## Set problem
Copy out exactly the lines from the start of the data to the line containing "const STEM_BOTTOM = 38;". Include both.

## Data excerpt
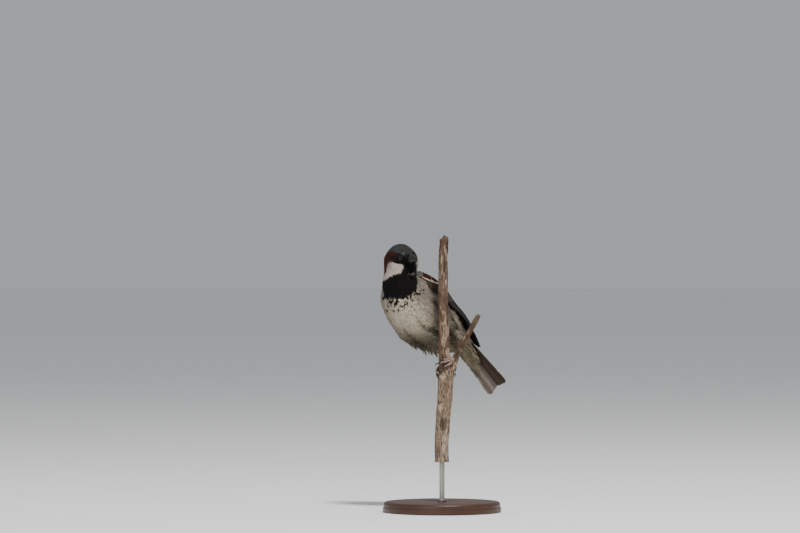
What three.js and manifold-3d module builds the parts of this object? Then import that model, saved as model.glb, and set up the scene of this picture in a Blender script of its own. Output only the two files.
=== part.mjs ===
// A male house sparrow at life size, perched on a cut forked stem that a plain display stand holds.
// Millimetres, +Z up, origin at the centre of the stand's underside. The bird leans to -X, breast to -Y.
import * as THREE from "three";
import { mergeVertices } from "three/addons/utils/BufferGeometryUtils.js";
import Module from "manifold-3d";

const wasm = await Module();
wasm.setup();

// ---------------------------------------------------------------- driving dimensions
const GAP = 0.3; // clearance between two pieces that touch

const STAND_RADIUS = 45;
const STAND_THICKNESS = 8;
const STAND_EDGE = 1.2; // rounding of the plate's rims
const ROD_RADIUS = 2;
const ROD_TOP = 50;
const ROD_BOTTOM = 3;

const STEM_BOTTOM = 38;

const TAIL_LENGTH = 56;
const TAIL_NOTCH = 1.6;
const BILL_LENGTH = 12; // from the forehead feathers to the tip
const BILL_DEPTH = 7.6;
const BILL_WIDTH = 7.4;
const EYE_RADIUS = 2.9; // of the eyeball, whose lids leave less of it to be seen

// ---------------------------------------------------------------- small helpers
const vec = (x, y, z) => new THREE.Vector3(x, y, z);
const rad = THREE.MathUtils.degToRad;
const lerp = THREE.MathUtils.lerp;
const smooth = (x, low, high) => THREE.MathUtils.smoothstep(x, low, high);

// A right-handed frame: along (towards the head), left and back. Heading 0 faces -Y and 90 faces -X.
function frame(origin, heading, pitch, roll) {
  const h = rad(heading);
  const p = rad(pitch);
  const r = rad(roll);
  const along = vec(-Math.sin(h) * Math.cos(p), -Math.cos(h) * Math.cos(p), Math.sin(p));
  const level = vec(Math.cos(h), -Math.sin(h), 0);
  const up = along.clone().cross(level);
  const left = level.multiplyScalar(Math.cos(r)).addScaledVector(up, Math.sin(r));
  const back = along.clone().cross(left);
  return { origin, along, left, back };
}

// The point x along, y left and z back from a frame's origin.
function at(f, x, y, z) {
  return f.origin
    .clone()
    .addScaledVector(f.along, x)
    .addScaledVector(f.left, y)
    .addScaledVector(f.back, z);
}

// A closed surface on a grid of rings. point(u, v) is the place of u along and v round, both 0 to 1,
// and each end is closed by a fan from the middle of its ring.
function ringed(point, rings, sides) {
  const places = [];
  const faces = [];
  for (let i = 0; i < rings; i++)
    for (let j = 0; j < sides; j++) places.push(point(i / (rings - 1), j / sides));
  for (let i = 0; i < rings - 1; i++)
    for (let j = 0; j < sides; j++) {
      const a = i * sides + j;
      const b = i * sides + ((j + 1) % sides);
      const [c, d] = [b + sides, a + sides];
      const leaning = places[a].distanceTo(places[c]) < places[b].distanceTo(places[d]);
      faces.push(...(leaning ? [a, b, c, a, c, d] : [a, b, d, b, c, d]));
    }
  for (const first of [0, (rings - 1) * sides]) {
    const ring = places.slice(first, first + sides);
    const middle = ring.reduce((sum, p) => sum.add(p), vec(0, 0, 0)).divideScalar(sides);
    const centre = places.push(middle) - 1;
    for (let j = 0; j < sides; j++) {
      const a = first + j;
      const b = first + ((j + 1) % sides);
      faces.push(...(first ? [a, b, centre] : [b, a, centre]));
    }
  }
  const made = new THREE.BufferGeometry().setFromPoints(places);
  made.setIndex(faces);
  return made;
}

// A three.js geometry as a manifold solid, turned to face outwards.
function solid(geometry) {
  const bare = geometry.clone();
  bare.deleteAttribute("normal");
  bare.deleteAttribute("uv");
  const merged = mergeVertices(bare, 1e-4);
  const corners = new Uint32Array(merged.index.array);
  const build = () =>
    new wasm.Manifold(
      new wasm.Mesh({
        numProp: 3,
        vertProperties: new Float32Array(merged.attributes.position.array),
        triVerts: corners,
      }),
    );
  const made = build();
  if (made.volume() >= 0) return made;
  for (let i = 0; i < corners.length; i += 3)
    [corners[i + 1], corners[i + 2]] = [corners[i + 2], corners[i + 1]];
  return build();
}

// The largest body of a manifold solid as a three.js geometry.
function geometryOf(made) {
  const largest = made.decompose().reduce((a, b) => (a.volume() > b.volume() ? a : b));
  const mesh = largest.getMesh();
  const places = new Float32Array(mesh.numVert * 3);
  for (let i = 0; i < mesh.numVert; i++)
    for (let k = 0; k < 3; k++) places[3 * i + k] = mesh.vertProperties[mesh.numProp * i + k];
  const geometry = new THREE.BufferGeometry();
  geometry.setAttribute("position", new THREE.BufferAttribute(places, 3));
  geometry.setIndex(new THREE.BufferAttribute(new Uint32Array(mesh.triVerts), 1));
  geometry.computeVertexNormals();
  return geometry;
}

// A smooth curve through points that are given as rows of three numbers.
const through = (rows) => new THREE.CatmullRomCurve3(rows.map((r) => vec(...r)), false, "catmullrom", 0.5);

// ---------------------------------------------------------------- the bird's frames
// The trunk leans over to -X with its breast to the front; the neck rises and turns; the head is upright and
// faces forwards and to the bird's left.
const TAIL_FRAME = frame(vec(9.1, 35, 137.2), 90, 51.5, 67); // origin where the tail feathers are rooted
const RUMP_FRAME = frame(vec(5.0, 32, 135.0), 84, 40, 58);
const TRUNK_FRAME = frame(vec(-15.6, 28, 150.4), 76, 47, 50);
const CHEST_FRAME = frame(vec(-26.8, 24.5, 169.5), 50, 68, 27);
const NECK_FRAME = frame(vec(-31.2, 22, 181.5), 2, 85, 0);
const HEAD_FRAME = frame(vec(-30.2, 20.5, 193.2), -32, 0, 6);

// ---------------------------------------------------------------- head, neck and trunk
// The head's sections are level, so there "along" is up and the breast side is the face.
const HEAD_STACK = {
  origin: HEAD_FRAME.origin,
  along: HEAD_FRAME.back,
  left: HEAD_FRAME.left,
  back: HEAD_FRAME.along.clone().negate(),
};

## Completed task
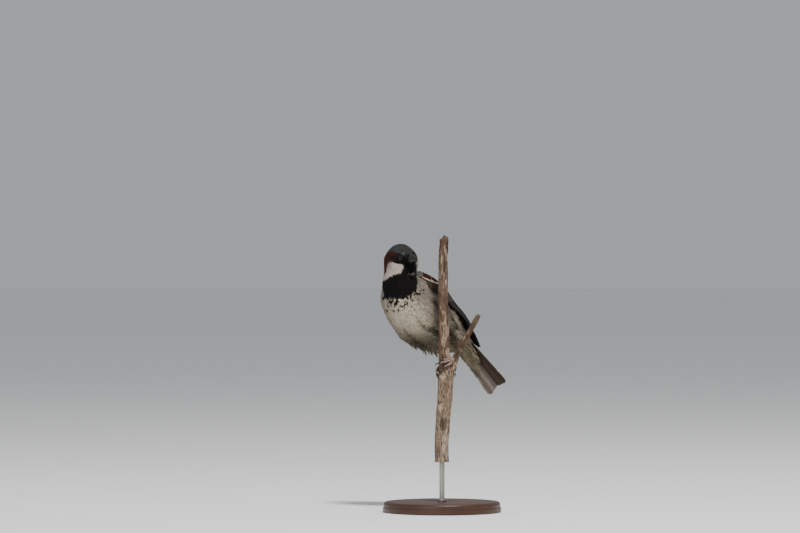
What three.js and manifold-3d module builds the parts of this object? Then import that model, saved as model.glb, and set up the scene of this picture in a Blender script of its own. Output only the two files.
=== part.mjs ===
// A male house sparrow at life size, perched on a cut forked stem that a plain display stand holds.
// Millimetres, +Z up, origin at the centre of the stand's underside. The bird leans to -X, breast to -Y.
import * as THREE from "three";
import { mergeVertices } from "three/addons/utils/BufferGeometryUtils.js";
import Module from "manifold-3d";

const wasm = await Module();
wasm.setup();

// ---------------------------------------------------------------- driving dimensions
const GAP = 0.3; // clearance between two pieces that touch

const STAND_RADIUS = 45;
const STAND_THICKNESS = 8;
const STAND_EDGE = 1.2; // rounding of the plate's rims
const ROD_RADIUS = 2;
const ROD_TOP = 50;
const ROD_BOTTOM = 3;

const STEM_BOTTOM = 38;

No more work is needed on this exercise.